Better assembly when testing if byte array is equal to constant
Consider the following example. It's a function that tests whether or not the content of the ByteArray#
, starting at the given offset, is the string threat
:
{-# language MagicHash #-}
{-# OPTIONS_GHC -O2 -Wall -ddump-simpl -ddump-to-file -dsuppress-all -ddump-cmm -ddump-asm #-}
module StatusQuo
( isDangerous
) where
import GHC.Exts
isDangerous :: ByteArray# -> Int# -> Int#
{-# noinline isDangerous #-}
isDangerous b off = equal6 b off 't' 'h' 'r' 'e' 'a' 't'
equal6 :: ByteArray# -> Int# -> Char -> Char -> Char -> Char -> Char -> Char -> Int#
equal6 arr off (C# a) (C# b) (C# c) (C# d) (C# e) (C# f) =
eqChar# (indexCharArray# arr off) a
`andI#`
eqChar# (indexCharArray# arr (off +# 1#)) b
`andI#`
eqChar# (indexCharArray# arr (off +# 2#)) c
`andI#`
eqChar# (indexCharArray# arr (off +# 3#)) d
`andI#`
eqChar# (indexCharArray# arr (off +# 4#)) e
`andI#`
eqChar# (indexCharArray# arr (off +# 5#)) f
The generated assembly includes six repetitive sections.
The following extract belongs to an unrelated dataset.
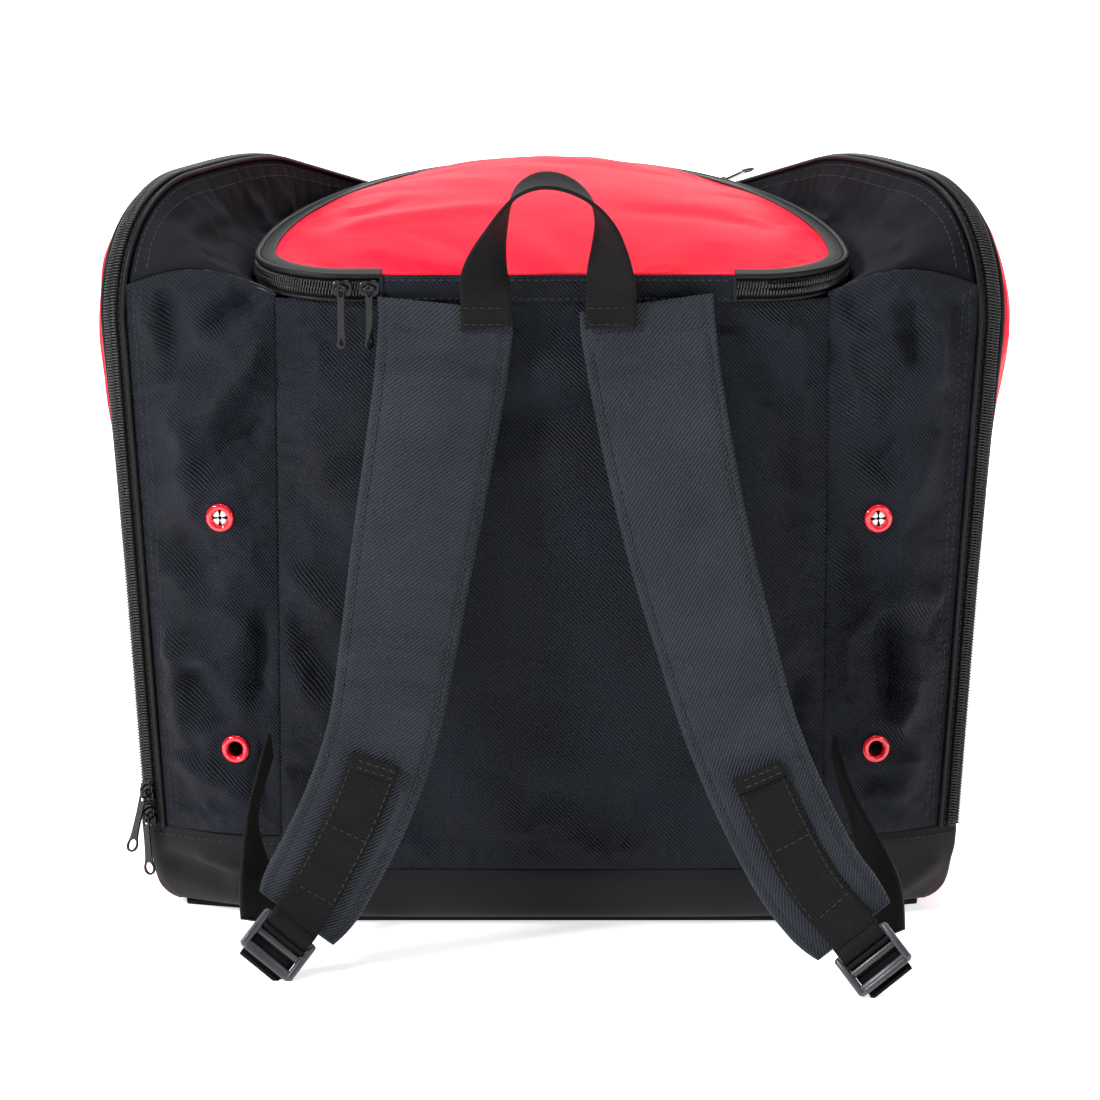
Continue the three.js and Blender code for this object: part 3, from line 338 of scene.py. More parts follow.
def ring_mesh(name, rings, material, closed=False, uvs=None):
    """A closed body through rings of points, each with the same count."""
    rings = np.asarray(rings)
    n, m = rings.shape[:2]
    index = np.arange(n * m).reshape(n, m)
    nxt = np.roll(index, -1, axis=1)
    rows = n if closed else n - 1
    upper = np.roll(index, -1, axis=0)[:rows]
    upper_next = np.roll(nxt, -1, axis=0)[:rows]
    quads = np.stack([index[:rows], nxt[:rows], upper_next, upper], -1).reshape(-1, 4)
    faces = quads.tolist()
    if not closed:
        faces += [index[0, ::-1].tolist(), index[-1].tolist()]
    points = rings.reshape(-1, 3)
    volume = 0.0
    for k in range(1, 3):
        corner = points[quads[:, [0, k, k + 1]]]
        volume += np.einsum("ij,ij->i", corner[:, 0], np.cross(corner[:, 1], corner[:, 2])).sum()
    if volume < 0:
        faces = [face[::-1] for face in faces]
    return add_mesh(name, points, faces, material, uvs=uvs)


def frames_along(points, hint):
    """Directions along, across and away from a line, with across as square to the hint as it can be."""
    along = unit(np.gradient(points, axis=0))
    away = unit(hint - along * np.sum(hint * along, axis=1, keepdims=True))
    return along, np.cross(along, away), away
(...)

Three of them are shown here:
_s1jj:
leaq 16(%r14),%rcx
leaq 3(%rsi),%rdx
movzbl (%rcx,%rdx,1),%ecx
cmpq $101,%rcx
jne _c1k8
_c1ke:
leaq 16(%r14),%rcx
leaq 2(%rsi),%rdx
movzbl (%rcx,%rdx,1),%ecx
cmpq $114,%rcx
jne _c1k8
_c1kw:
leaq 16(%r14),%rcx
leaq 1(%rsi),%rdx
movzbl (%rcx,%rdx,1),%ecx
cmpq $104,%rcx
jne _c1k8
Each character costs us five instructions, the last of which is a seldom taken jump. Also, the first leaq
instruction is redundant. I don't understand the redundant leading leaq
instructions, but the jne
(although unnecessary) does make sense. In GHC Core, we can see that the compiler undoes my attempt to avoid casing:
isDangerous
= \ b_a10M off_a10N ->
case indexCharArray# b_a10M (+# off_a10N 5#) of wild_Xl
{ __DEFAULT ->
join {
$j_s13E wild1_Xx
= case indexCharArray# b_a10M (+# off_a10N 4#) of wild2_Xm
{ __DEFAULT ->
join {
$j1_s13C wild3_XD
= case indexCharArray# b_a10M (+# off_a10N 3#) of {
__DEFAULT -> 0#;
'e'# ->
case indexCharArray# b_a10M (+# off_a10N 2#) of {
__DEFAULT -> 0#;
'r'# ->
case indexCharArray# b_a10M (+# off_a10N 1#) of {
__DEFAULT -> 0#;
'h'# ->
case indexCharArray# b_a10M off_a10N of {
__DEFAULT -> 0#;
't'# -> andI# (andI# 1# wild3_XD) wild1_Xx
}
}
}
} } in
case wild2_Xm of {
__DEFAULT -> jump $j1_s13C 0#;
'a'# -> jump $j1_s13C 1#
}
} } in
case wild_Xl of {
__DEFAULT -> jump $j_s13E 0#;
't'# -> jump $j_s13E 1#
}
}
For the particular problem I'm trying to solve, I can just sidestep the issue with Core entirely. I'm going to add a compareByteArrayAddr#
primop to complement the compareByteArrays#
primop. In Core, this primop will be left alone, but when compiling STG to cmm, I think I should be able to recognize that the Addr#
argument is a constant and then unroll the equality check. I'm working on this on a local branch right now. But, someone still may be interested in getting the compiler to compile the original code in this issue better.